The fifteen-year-old in me fainted on the spot, because this time it didn’t have the bite of an insult. But the twenty-five-year-old me lifted a finger at him and said, “Don’t princess me, Eaton.”
He chuckled and swaggered away to the locker rooms where all the riders get ready, not looking concerned at all. And I left him. Despite what Kip thinks I should do, I’m not barging into his dressing room to follow him around. We all have lines, and that’s mine.
So, here I am, watching and nibbling on my lip. The energy in the arena is downright infectious. The smell of dust and popcorn waft through the stands as I look to the gated area at the closest end of the ring.
There’s a brown bull in the chute. I can hear its snorts and see a few guys approaching the metal fences. Cowboy hats as far as the eye can see. Firm butts in tight Wranglers—the view isn’t terrible.
Especially not when I catch sight of Rhett climbing onto the top of the fence. My heart stutter-steps. Yeah, I watched him on YouTube, but seeing it in real life is different.
There’s something about a man who is damn good at what he does that holds an appeal for me. Every step is sure. Practiced. Full of confidence. His warm-brown leather chaps, with darkened spots from wear, match his eyes. They’re the color of the tiger’s-eye stones I liked as a child. Bright and shiny, perfectly polished.
The collar of his dark blue shirt rubs against where his hair is pulled back in a short ponytail, and his broad shoulders peek out from the vest he wears. The one with padding to protect him from hard falls, or flying hooves, or well-placed horns.

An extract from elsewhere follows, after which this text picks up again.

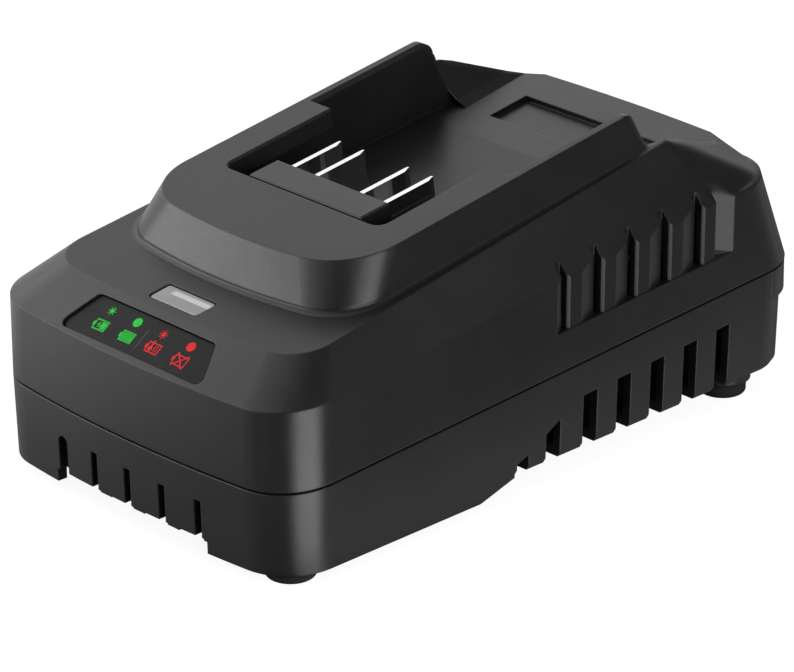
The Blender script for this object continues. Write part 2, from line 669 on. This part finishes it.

It looks downright flimsy next to the snorting bull in the chute. Like a child with a foam sword about to battle a proper knight.
Theo hops down onto the bull and then glances up at Rhett’s face with a shit-eating grin and a wink. They share a laugh and fist bump. There’s this small sense of relief inside me that it’s not Rhett who’s getting on the bull just yet. I’m so busy watching the way his body balances on the top of the fence, that I jump when the gates fly open and the reddish bull surges out.
The bull’s nose goes straight to the ground and his hooves fly up high behind Theo’s head. A flimsy cowboy hat is the only protection he’s wearing, and I feel like a mother hen wanting to rush down there and scold him for not wearing a helmet.
The bull turns in a tight circle and my eyes flash up to the timer, shocked to find that his eight seconds are almost up. When the buzzer sounds, the rodeo clowns rush over to help him dismount, but he leaps off and tosses a hand in the air before turning and pointing at Rhett, who is still sitting up in the fencing, clapping hard.
Looking so damn proud of the younger rider. Truthfully, it’s adorable.
“You okay, sweetheart?” a woman beside me asks.
I smile back at her. “Yes. Just... nervous.”
“I can tell.” She nods her head down at my hands, which are currently fisted in the fabric of my skirt. “You here with one of the boys?”
“Oh.” I laugh nervously, not wanting to throw Rhett under the bus to someone who is wearing a World Bull Riding Federation t-shirt with a longhorn skull on it. “I’m working on the business end. This is my first time.”
“Now the skirt makes sense,” she says kindly, eyeing my outfit. I don’t particularly care if I appear out of place. I feel good in skirts. Look good, feel good. And after years of not feeling good, wearing pretty clothes makes me feel good. So, I do it. Even if I look overdressed.
I laugh politely all the same, but when she makes a grumbling noise, I follow her line of sight, and my eyes land right on Rhett, who is pulling a helmet with a cage over his head as a white and black bull trots into the chute. The gate slams closed behind the animal, trapping it between the panels, which it clearly does not like based on the way it’s crashing against them. Rhett pulls himself back up, wincing as he does.
My throat tightens, but Rhett only pauses for a moment before descending onto the beast’s back, like he’s not terrified by the prospect.
I guess it’s just me.
He runs his hands over the rope before him, and even from some distance away, I swear I can hear the rasp of his leather glove against the rope. The firm grip. The way his hand ripples over it.